[START]

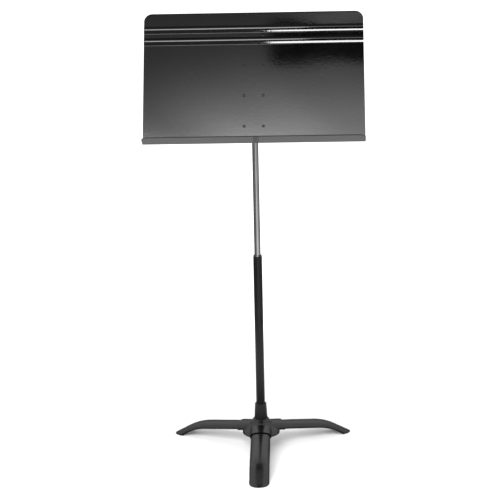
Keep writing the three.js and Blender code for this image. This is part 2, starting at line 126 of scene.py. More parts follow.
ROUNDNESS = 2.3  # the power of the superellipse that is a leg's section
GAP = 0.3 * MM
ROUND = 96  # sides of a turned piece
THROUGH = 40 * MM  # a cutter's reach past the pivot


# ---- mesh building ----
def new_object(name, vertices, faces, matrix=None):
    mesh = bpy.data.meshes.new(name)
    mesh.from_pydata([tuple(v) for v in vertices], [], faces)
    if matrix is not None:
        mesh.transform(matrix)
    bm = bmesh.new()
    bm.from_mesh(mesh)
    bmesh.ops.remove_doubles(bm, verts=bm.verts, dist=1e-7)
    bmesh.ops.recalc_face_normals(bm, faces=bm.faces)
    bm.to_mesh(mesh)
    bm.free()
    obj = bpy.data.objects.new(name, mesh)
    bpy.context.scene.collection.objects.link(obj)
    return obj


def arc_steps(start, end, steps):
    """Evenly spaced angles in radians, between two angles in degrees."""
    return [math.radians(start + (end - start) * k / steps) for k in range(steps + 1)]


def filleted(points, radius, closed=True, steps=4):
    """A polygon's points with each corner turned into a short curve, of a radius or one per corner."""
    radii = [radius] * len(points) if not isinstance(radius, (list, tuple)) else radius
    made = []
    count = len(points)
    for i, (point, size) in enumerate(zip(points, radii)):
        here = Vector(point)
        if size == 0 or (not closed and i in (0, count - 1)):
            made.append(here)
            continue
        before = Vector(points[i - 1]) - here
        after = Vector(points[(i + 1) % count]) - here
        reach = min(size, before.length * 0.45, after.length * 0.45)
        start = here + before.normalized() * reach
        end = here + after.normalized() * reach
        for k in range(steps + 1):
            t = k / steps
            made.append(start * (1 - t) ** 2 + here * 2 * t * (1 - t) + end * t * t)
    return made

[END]

■ What needs to be done ■
Print from the first line through the line that contains "THROUGH = 40", please, including both, and leave out every line outside that stretch.

■ Written answer ■
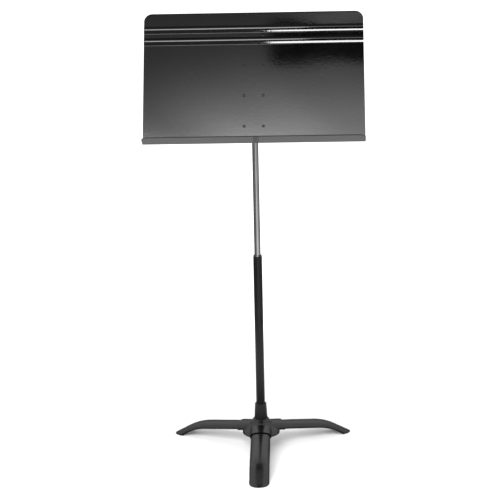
Keep writing the three.js and Blender code for this image. This is part 2, starting at line 126 of scene.py. More parts follow.
ROUNDNESS = 2.3  # the power of the superellipse that is a leg's section
GAP = 0.3 * MM
ROUND = 96  # sides of a turned piece
THROUGH = 40 * MM  # a cutter's reach past the pivot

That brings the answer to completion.